Direct pressure of this kind has brought promises of relief. It will take even more effective pressure to get tangible results.


English Women Fight for Housing

From across the Atlantic come the sounds and signs of increased activity to give the bombed-out people of England a place to lay their heads. It seems that 130,000 workers have been brought from all parts of the United Kingdom to restore London’s houses and build huts for shelter. Even the Yanks are included in the plans, involving some 3,000 of them assigned by General Eisenhower, with an allotment of bulldozers, trucks and cement mixers for the job.

Why the vim and vigor? What has happened to divert a small fraction of Churchill’s attention from killing Greek people to providing a little housing for English people?

Can it be, a coincidence that recently some six hundred women, representing thousands of housewives and war workers from all parts of England, Scotland and Wales, converged on the House of Commons with certain housing demands?

While a demonstration was held by these women outside the House of Parliament, a delegation of them went to see the ministers of Reconstruction and Works, and another deputation presented their case to the members of Parliament. Among the demands of the demonstrators are that the government immediately buy land for building houses, that it speed up the repair of bomb damage, that it control rents at a level within the reach of the average working class family.
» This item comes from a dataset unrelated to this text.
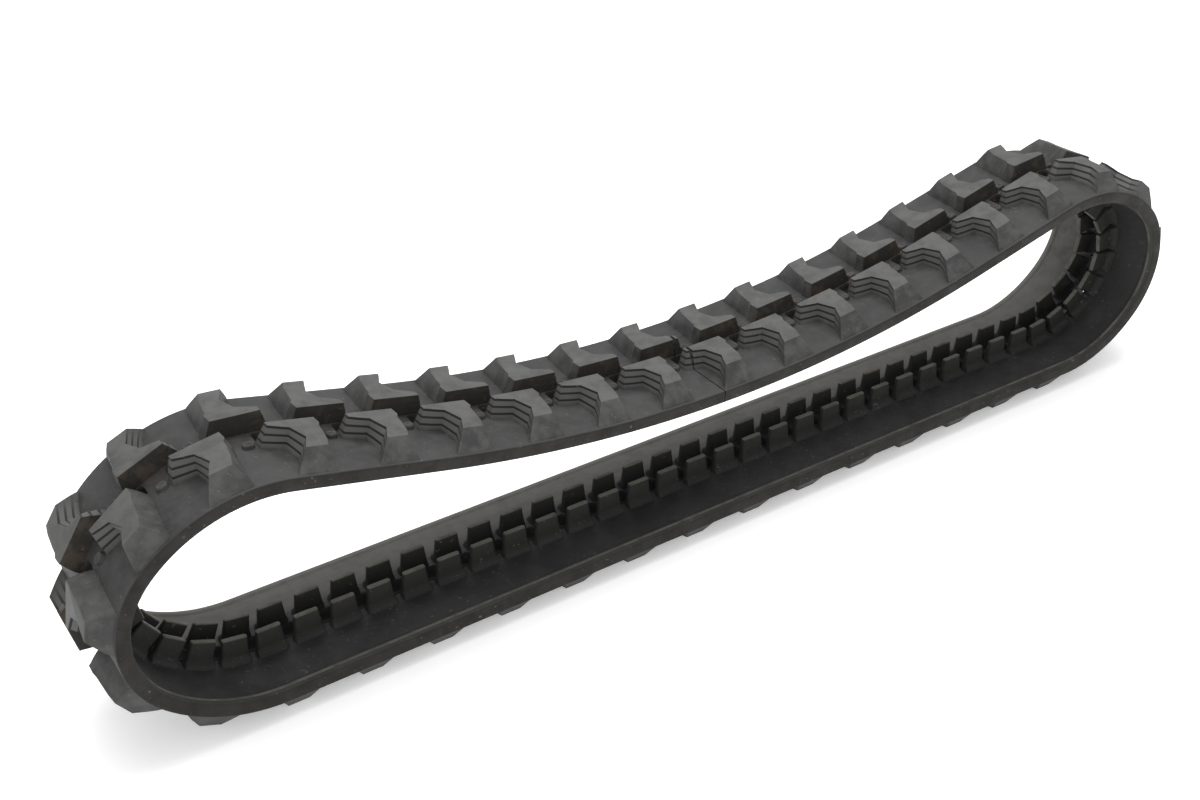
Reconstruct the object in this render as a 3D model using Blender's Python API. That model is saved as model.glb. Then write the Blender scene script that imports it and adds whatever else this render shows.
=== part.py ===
"""Endless rubber track for a mini excavator: 230 mm wide, 74 links, lying on its bottom run.

The belt is a chain of links round a closed loop in the X-Z plane.  Every link holds one steel core iron with two
staggered guide horns on the roller side and one tread lug on the ground side, alternately in front and behind.
Two steel cord bands run round the loop just outside the irons.  The loop is cut into fifteen stiff sections, each
hinged to the next on the cord line, so that it can flex as the real belt does.
"""

import math

import bmesh
import bpy
from mathutils import Matrix, Vector

# Driving dimensions, in metres and degrees.
PITCH = 0.056
BELT_HALF_WIDTH = 0.115
RUN_LINKS = 27
END_SECTIONS = 5
LINKS_PER_END_SECTION = 2
TOP_SECTIONS = (7, 7, 6, 7)

NOSE_RADIUS = 0.141
SHOULDER_RADIUS = 0.224
NOSE_HALF_ANGLE = 45.0
DROOP_ANGLE = 13.5
SAG_DEPTH = 0.1135

# Depths are measured outwards from the roller surface, across the belt's thickness.
CORD_LINE = 0.0113
CARCASS_DEPTH = 0.020
IRON_DEPTHS = (0.0033, 0.0097)
POCKET_DEPTHS = (0.0030, 0.0100)
CORD_DEPTHS = (0.0103, 0.0123)
CHANNEL_DEPTHS = (0.0100, 0.0126)
LUG_TOP = 0.049
HORN_HEIGHT = 0.039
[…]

Housewives from the Clyde region told the august members of Parliament about their “luxurious” homes where the bread had to be hung on strings to keep it from the rats. Mothers told these politicians for the landlords and capitalists, of how they are bringing up as many as five children in one room – while their husbands are fighting for British imperialism.


Hunger “Riots” in Rome

In Rome – which now has “liberty” based on subservience to the “liberators” – for the first time in perhaps years some hundreds of poor people have tasted a bit of sugar, fruit, cheese, meat or bread made of real flour. These were not gifts from the “liberators” to the starved Roman poor. What happened was that women, workmen and children decided to eat from the stocks horded by the black marketeers for the exclusive use of the rich.

There is a dire scarcity of food in devastated Italy. What food there is, is played around with by profiteers on the black market. This condition prevailed under Mussolini and the Nazi, and now under the allied “liberators.” There are, of course, official prices but they are observed even less than official OPA prices here. For example, sugar officially is 15 lire a kilo; actually it is 700 lire. Officially olive oil is 39 lire a liter; actually the black market price is 650 lire. Butter should cost 40 lire a kilo; the black market price is 750 to 800 lire.

So on December 7th a thousand housewives, children and a sprinkling of men started to help the police enforce official prices. Those who had money forced the storekeepers to accept official prices for their merchandise. Then the inevitable occurred. Those who had no money helped themselves to food anyway. Soon many of the chiselers, frightened by the actions of the people, “voluntarily” offered their goods at official prices and even for nothing. The same thing happened on December 8th.

When the chief of police in Rome was asked the cause of this quest of hungry people for food – called a “riot” by those who have enough to eat – this official had the good grace to answer simply: “HUNGER!” So at least on December 7th and 8th some poor Roman citizens had a bite to eat.